Only after twenty-five issues will Kamala finally become relevant to the plot as she will, according to Marvel.com, "make a heroic sacrifice" that will "save the entire Marvel Universe."
Considering the villain's goal in the next issue is killing Mary Jane, it's all but guaranteed that this "sacrifice" will involve Kamala saving MJ at the expense of her own life—for a woman she has never spoken a word to.
She won't even have the courtesy of dying among friends or family, but more strangers she's barely spoken to, like Reed Richards, Johnny & Sue Storm, The Thing, Norman Osborn, Mary Jane, and Paul.
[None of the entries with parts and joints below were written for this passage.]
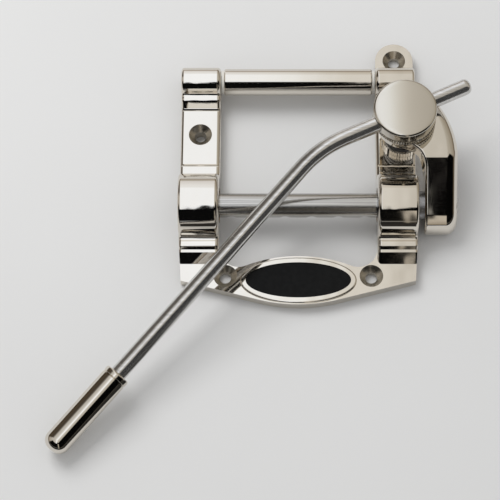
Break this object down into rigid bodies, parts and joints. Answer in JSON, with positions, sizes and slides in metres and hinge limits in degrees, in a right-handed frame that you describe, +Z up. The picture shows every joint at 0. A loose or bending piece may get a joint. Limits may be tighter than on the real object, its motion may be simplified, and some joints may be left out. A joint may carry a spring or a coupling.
{
  "type": "vibrato tailpiece",
  "caption": "Plated vibrato tailpiece: cast frame with string shaft and tension roller, sprung lever bracket, swivel head and bent arm with a rounded metal grip.",
  "frame": {"origin": "on the base plane, halfway between the two tail screw holes", "axes": "+X across the strings towards the lever bracket, +Y along the strings towards the bridge, +Z up from the instrument's top"},
  "size_m": [0.1636, 0.1752, 0.0356],
  "materials": {
    "nickel_cast": "polished nickel plate",
    "nickel_turned": "polished nickel plate, knurled",
    "stainless": "brushed along its length",
    "steel_small": "plain steel",
    "spring_steel": "drawn wire",
    "bronze": "sintered bronze",
    "nylon": "natural nylon",
    "black_enamel": "gloss black"
  },
  "bodies": {
    "base": {"frame": "nickel_cast", "oval_inlay": "black_enamel", "bearing_left": "bronze", "bearing_right": "bronze", "roller_axle": "steel_small", "axle_grub_screw": "steel_small", "tension_stud": "steel_small", "spring": "spring_steel"},
    "roller": {"tension_roller": "nickel_turned", "roller_bush_left": "nylon", "roller_bush_right": "nylon"},
    "rocker": {"string_shaft": "stainless", "lever_bracket": "nickel_cast", "shaft_spacer": "steel_small", "clamp_screw": "steel_small", "retaining_ring": "steel_small", "thrust_washer": "nylon", "swivel_bush": "bronze", "friction_washer": "nylon"},
    "swivel": {"swivel_head": "nickel_turned", "swivel_nut": "steel_small", "disc_spring": "spring_steel", "arm_grub_screw": "steel_small"},
    "liner": {"arm_liner": "nylon"},
    "arm": {"arm_rod": "stainless", "arm_grip": "nickel_turned"},
    "seat": {"spring_seat": "steel_small"},
    "wheel": {"tension_wheel": "nickel_turned"}
  },
  "joints": [
    {"name": "roller_spin", "type": "hinge", "parent": "base", "child": "roller", "pos_m": [0, 0.0827, 0.0088], "axis": [1, 0, 0], "continuous": true},
    {"name": "lever_rock", "type": "hinge", "parent": "base", "child": "rocker", "pos_m": [0, 0.02745, 0.0105], "axis": [-1, 0, 0], "range_deg": [-4, 9], "stiffness_Nm_per_rad": 9.3, "deforming": ["spring"]},
    {"name": "arm_swing", "type": "hinge", "parent": "rocker", "child": "swivel", "pos_m": [0.0415, 0.0581, 0.0308], "axis": [0, 0, 1], "range_deg": [-3, 250]},
    {"name": "arm_roll", "type": "hinge", "parent": "swivel", "child": "liner", "pos_m": [0.0415, 0.0581, 0.0308], "axis": [-0.9063, -0.4226, 0], "range_deg": [0, 150]},
    {"name": "arm_slide", "type": "slide", "parent": "liner", "child": "arm", "axis": [-0.9063, -0.4226, 0], "range_m": [-0.012, 0.014]},
    {"name": "seat_rise", "type": "slide", "parent": "base", "child": "seat", "axis": [0, 0, 1], "range_m": [0, 0.001]},
    {"name": "wheel_turn", "type": "hinge", "parent": "seat", "child": "wheel", "pos_m": [0.0415, 0.0581, 0.0084], "axis": [0, 0, 1], "range_deg": [0, 360]}
  ],
  "couplings": [
    {"joint": "seat_rise", "follows": "wheel_turn", "m_per_rad": 0.00015915}
  ]
}
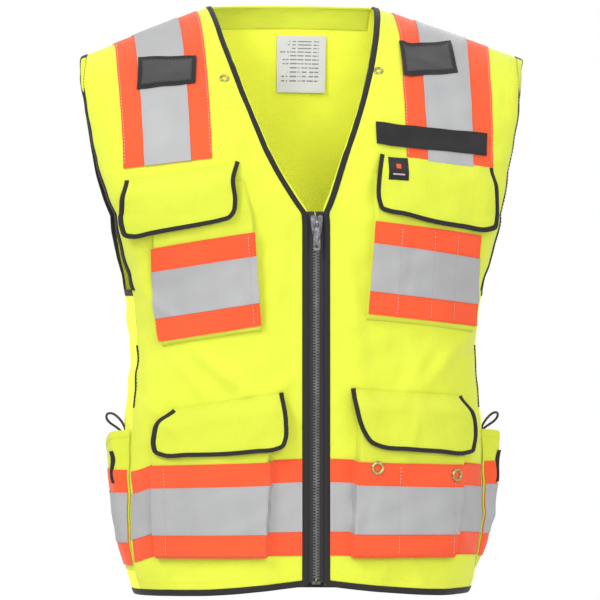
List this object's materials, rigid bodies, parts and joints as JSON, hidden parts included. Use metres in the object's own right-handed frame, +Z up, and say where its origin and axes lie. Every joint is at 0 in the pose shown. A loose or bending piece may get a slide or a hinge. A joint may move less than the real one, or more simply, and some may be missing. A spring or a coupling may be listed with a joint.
{
  "type": "high visibility vest",
  "caption": "Sleeveless V-neck work vest with zip front, flapped chest and lower pockets, side pockets and reflective tape over contrast tape.",
  "frame": {"origin": "midway between the high points of the two shoulders, at their height", "axes": "+Z up, front faces -Y, +X is the wearer's left"},
  "size_m": [0.4734, 0.2334, 0.6261],
  "materials": {
    "lime": "fluorescent yellow-green woven polyester",
    "mesh": "fluorescent yellow-green knitted mesh",
    "orange": "fluorescent orange woven tape",
    "silver": "glass-bead reflective tape",
    "black": "folded knitted binding",
    "charcoal": "brushed loop tape",
    "white": "satin woven label",
    "plastic": "moulded zip teeth",
    "metal": "die-cast slider",
    "brass": "pale brass eyelet"
  },
  "bodies": {
    "back": {"armhole_binding_left": "black", "armhole_binding_right": "black", "back_hem_binding": "black", "back_panel": "mesh", "mic_tab_left": "charcoal", "mic_tab_right": "charcoal", "name_strip": "charcoal", "neck_binding_left": "black", "neck_binding_right": "black", "neck_eyelet_left": "brass", "neck_eyelet_right": "brass", "neck_facing": "lime", "shoulder_silver_left": "silver", "shoulder_silver_right": "silver", "shoulder_tape_left": "orange", "shoulder_tape_right": "orange", "side_cord_left": "black", "side_cord_right": "black", "side_pocket_left": "lime", "side_pocket_right": "lime", "size_label": "white", "waist_silver_back": "silver", "waist_tape_back": "orange", "yoke_left": "lime", "yoke_right": "lime"},
    "front_left": {"front_panel_left": "lime", "front_binding_left": "black", "front_arm_binding_left": "black", "chest_pocket_left": "lime", "lower_pocket_left": "lime", "chest_tape_left": "orange", "chest_silver_left": "silver", "waist_tape_left": "orange", "waist_silver_left": "silver", "zip_tape_left": "black", "zip_teeth_left": "plastic", "pocket_eyelet_inner": "brass", "pocket_eyelet_outer": "brass"},
    "front_right": {"front_panel_right": "lime", "front_binding_right": "black", "front_arm_binding_right": "black", "chest_pocket_right": "lime", "lower_pocket_right": "lime", "chest_tape_right": "orange", "chest_silver_right": "silver", "waist_tape_right": "orange", "waist_silver_right": "silver", "zip_tape_right": "black", "zip_teeth_right": "plastic"},
    "chest_flap_left": {"chest_flap_left": "lime", "chest_flap_binding_left": "black", "woven_label": "black"},
    "lower_flap_left": {"lower_flap_left": "lime", "lower_flap_binding_left": "black"},
    "chest_flap_right": {"chest_flap_right": "lime", "chest_flap_binding_right": "black"},
    "lower_flap_right": {"lower_flap_right": "lime", "lower_flap_binding_right": "black"},
    "zip_slider": {"zip_slider": "metal"},
    "zip_pull": {"zip_pull": "metal"}
  },
  "joints": [
    {"name": "front_left_swing", "type": "hinge", "parent": "back", "child": "front_left", "pos_m": [0.1858, -0.0336, -0.422], "axis": [0, 0, 1], "range_deg": [0, 50]},
    {"name": "front_right_swing", "type": "hinge", "parent": "back", "child": "front_right", "pos_m": [-0.1858, -0.0336, -0.422], "axis": [0, 0, -1], "range_deg": [0, 50]},
    {"name": "chest_flap_left_lift", "type": "hinge", "parent": "front_left", "child": "chest_flap_left", "pos_m": [0.15648, -0.10486, -0.16974], "axis": [-0.9531, -0.2486, 0.1725], "range_deg": [0, 120]},
    {"name": "lower_flap_left_lift", "type": "hinge", "parent": "front_left", "child": "lower_flap_left", "pos_m": [0.1205, -0.10805, -0.404], "axis": [-0.9131, -0.4024, 0.0661], "range_deg": [0, 120]},
    {"name": "chest_flap_right_lift", "type": "hinge", "parent": "front_right", "child": "chest_flap_right", "pos_m": [-0.15648, -0.10486, -0.16974], "axis": [-0.9531, 0.2486, -0.1725], "range_deg": [0, 120]},
    {"name": "lower_flap_right_lift", "type": "hinge", "parent": "front_right", "child": "lower_flap_right", "pos_m": [-0.1205, -0.10805, -0.404], "axis": [-0.9131, 0.4024, -0.0661], "range_deg": [0, 120]},
    {"name": "zip_slide", "type": "slide", "parent": "front_left", "child": "zip_slider", "axis": [0, 0, -1], "range_m": [0, 0.358]},
    {"name": "pull_swing", "type": "hinge", "parent": "zip_slider", "child": "zip_pull", "pos_m": [0, -0.121, -0.233], "axis": [-1, 0, 0], "range_deg": [0, 120]}
  ]
}
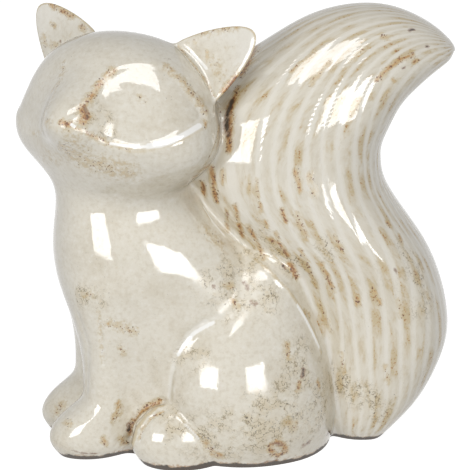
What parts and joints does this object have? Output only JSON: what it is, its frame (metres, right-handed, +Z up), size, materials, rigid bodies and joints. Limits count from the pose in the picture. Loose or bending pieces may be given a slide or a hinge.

One could not have constructed a worse scenario for a death if they tried. Of course, it'll be undone, but the method and motive of her revival is another concern entirely for fans.
Getting Lost in the Crowd
Kamala is, without a doubt, the most popular Inhuman character in the comic book zeitgeist. However, fans' biggest fear is her being brought back as a mutant instead in a desperate attempt at synergy to attract fans of the MCU.
Yes, Ms. Marvel's co-creator, Sana Amanat, originally intended her to be a mutant in the comics, but being one of the few popular Inhumans was likely what allowed her to grow in popularity. If Kamala was just another teenage mutant among hundreds of others, it's uncertain if she would have been able to get a foothold with readers.
Fans have already theorized that Kamala will be brought back on Krakoa, the home nation of Mutants, using their Resurrection Protocols. In the process, she'll either be turned into a mutant or revealed to have always been one.
It's also possible that her powers will be changed to match the ones seen in Ms. Marvel, which Armor, another teenage mutant, ironically inspired. A character who was once the newest member of the X-Men upon her debut but slowly faded more and more into the background as the years passed. A fate that many fans fear will befall Kamala Khan if she's turned into a mutant.
Her death won't last forever or even last for a year, but that doesn't mean that fans have to tolerate it, especially when the motivation behind her death is solely fueled by cynical marketing.